Architecte, peintre et sculpteur flamand (Bruges v. 1540/1548  –Munich 1628).

Fils du sculpteur Élie Candid, il le suivit à Florence dès 1559. Il devait rester en Italie jusqu'en 1586, travaillant d'abord, comme ses compatriotes F. Sustris et J. Van der Straat, dans l'atelier de Vasari. C'est ainsi qu'il collabora aux travaux de ce dernier à la Sala Regia au Vatican et à la coupole du dôme de Florence. Il devint membre de l'Accademia del Disegno en 1576 et fit deux séjours à Volterra entre 1578 et 1580 pour peindre des retables (Adoration des bergers, musée de Leipzig ; Déposition de croix, Volterra, Palazzo dei Priori). En 1586, appelé au service du duc Guillaume V, il se rendit à Munich et devint l'un des principaux artisans de l'expansion du Maniérisme dans les pays du Nord. Son activité bavaroise est bien documentée (décor de la Residenz de Munich, de l'Alte Schloss de Schleissheim, Goldenen Saal de l'hôtel de ville d'Augsbourg). Candido exécuta des cartons de tapisserie pour la Manufacture bavaroise. Son nom reste également attaché à la construction du palais ducal et à l'érection du mausolée de l'empereur Louis IV, à la cathédrale de Munich. Pieter de Witte fut sans doute le plus italianisé des artistes flamands et c'est au creuset du Maniérisme florentin (issu de Michel-Ange, Vasari, Salviati) qu'il s'est adapté, comme en témoignent le Portrait de la duchesse Madeleine de Bavière (Munich, Alte Pin.), l'Annonciation (Brescia, Carmine) et la Sainte Conversation (Louvre).

Wittel (Gaspar Van)
ou Gaspare Vanvitelli

Peintre néerlandais (Amersfoort 1652/53  – Rome 1736).

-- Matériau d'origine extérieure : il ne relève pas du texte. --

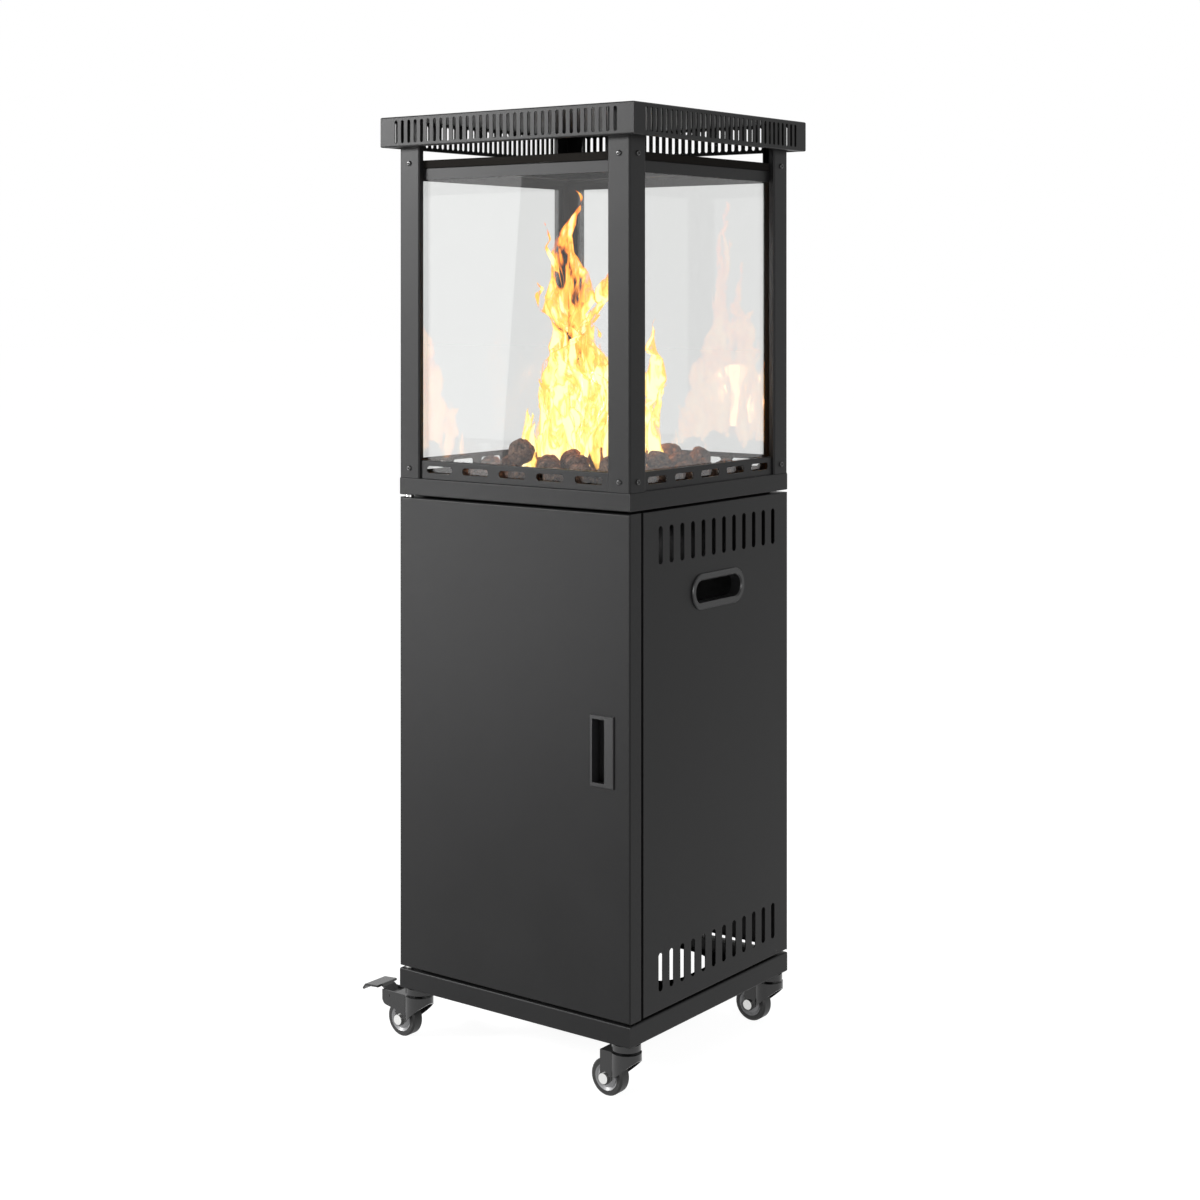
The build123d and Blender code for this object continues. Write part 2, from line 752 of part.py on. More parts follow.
side_names = ["front", "right", "back", "left"]
pieces["slotted_sills"] = Compound(quarter_turns(sill()))


# Glass panes stand on the collar inside the sills and reach up behind the head rail
def glass_pane():
    low = collar_top
    high = rail_bottom + glass_cover
    return span_box((-glass_width / 2, -glass_face, low), (glass_width / 2, -glass_back, high))


for name, pane in zip(side_names, quarter_turns(glass_pane())):
    pieces[name + "_glass"] = pane


# Corner beads clamp the edges of two panes inside each post
def corner_bead():
    edge = glass_back - seat
    outline = [(edge - bead_leg, -edge), (edge, -edge), (edge, -edge + bead_leg)]
    return Pos(0, 0, collar_top) * extrude(folded(outline, thin_sheet, 2.0), rail_bottom - collar_top)


pieces["corner_beads"] = Compound(quarter_turns(corner_bead()))


# Head rail and ceiling plate with the flue opening above the flame
def head_rail():
    half = half_x - rail_setback
    outline = [(rail_flange, rail_height), (0, rail_height), (0, 0)]
    return framed(outline, sheet, half, half, rail_bottom, tight_bend)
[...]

Avant de s'établir définitivement en Italie en 1674, il fut l'élève, à Amersfoort, de Matthias Withoos. Mais plus qu'à l'enseignement de la peinture de genre, il fut sans doute sensible à cette nouvelle forme de " réalisme " que de nombreux peintres néerlandais, et notamment utrechtois, commençaient à divulguer dans la représentation des villes et des paysages de leur patrie en dépassant ainsi, sur les traces lointaines du naturalisme caravagesque, la vision classicisante et idéalisante des paysagistes italianisants. L'amour de l'observation analytique, la transcription exacte du détail, qu'il avait donc pu acquérir en Hollande, se développèrent certainement à Rome, où il débuta au service de l'ingénieur en hydraulique Cornelys Meyer, d'Amsterdam. À Rome, il découvrit l'art du védutiste Codazzi qui avait peint de nombreuses vues de la ville éternelle. Son premier travail romain fut la réalisation de 50 dessins illustrant le cours du Tibre entre Pérouse et Rome, devant servir à l'ingénieur pour des travaux d'aménagement sur cette tranche du fleuve (Codex Meyer, Rome, Bibl. Corsiniana, ms. n° 1227). La fréquentation, en même temps, des ateliers d'imprimerie spécialisés dans l'édition de guides illustrés de Rome, dont la mode connaissait à l'époque une large diffusion, contribua à orienter son intérêt vers la représentation de vues urbaines, genre dans lequel il se spécialisa à partir de 1680. Ses connaissances de la perspective, la patience infinie dont il s'enorgueillissait, une sensibilité particulière pour les aspects actuels de la ville, interprétée non pas comme un symbole de l'Antiquité classique mais comme une entité moderne et vivante, firent rapidement de lui le maître incontesté du " védutisme " romain de son temps.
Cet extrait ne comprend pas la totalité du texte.